Jan Claußen, dessen Arbeiten ebenfalls im zweiten Obergeschoß zu sehen sind, führen uns auf eine spirituelle Ebene, denn sie fangen durch ihre Oberflächenstruktur das Licht im Raum auf und reflektieren es. Sein Bezug ist dabei auch ganz bewusst die christliche Ikonographie, die das Licht verherrlicht und in ihm das eigentliche Wunder der Schöpfung sieht.

Neben den Arbeiten der Malerinnen und des Malers finden sie zwei Keramiker, nämlich Gerdi Gutperle und Gabriel Beghi. Bei Gerdi Gutperlich hat die Oberfläche durch eine spezielle Glasurtechnik eine malerisch informelle Struktur von hoher Transparenz. Beghi, der aus Paris stammt, geht es mehr um die Form, die, ob bewusst oder unbewusst, an die Gitterstrukturen des Porzellans von Sevre erinnert, hier allerdings in einem modernen Sinn interpretiert, nämlich unregelmäßig, natürlich gewachsen, vielleicht wie die Hülsen von den Samen exotischer Früchte.
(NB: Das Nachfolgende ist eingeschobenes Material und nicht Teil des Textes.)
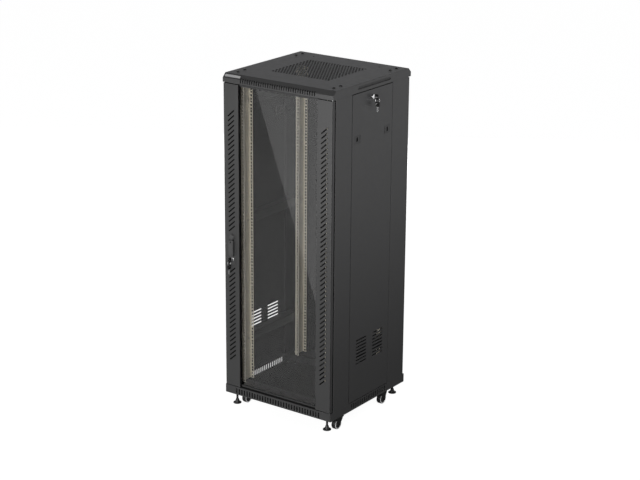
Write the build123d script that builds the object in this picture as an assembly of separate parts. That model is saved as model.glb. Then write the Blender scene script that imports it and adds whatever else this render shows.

Möglicherweise lässt sich hier eine Verbindung zwischen den Formen der Zivilisation mit ihren exakten Linien und freien, zu einer höheren Ordnung gehörenden Linien hineininterpretieren. Diese Interpretation könnte sich dabei auf eine zweite Werkgruppe des Künstlers stützen, wo er nämlich seine Fotografie, entstanden auf Safaris in Afrika und Beobachtungen der dortigen Tierwelt, in einen Kontext zu seinen bildhauerischen Arbeiten setzt.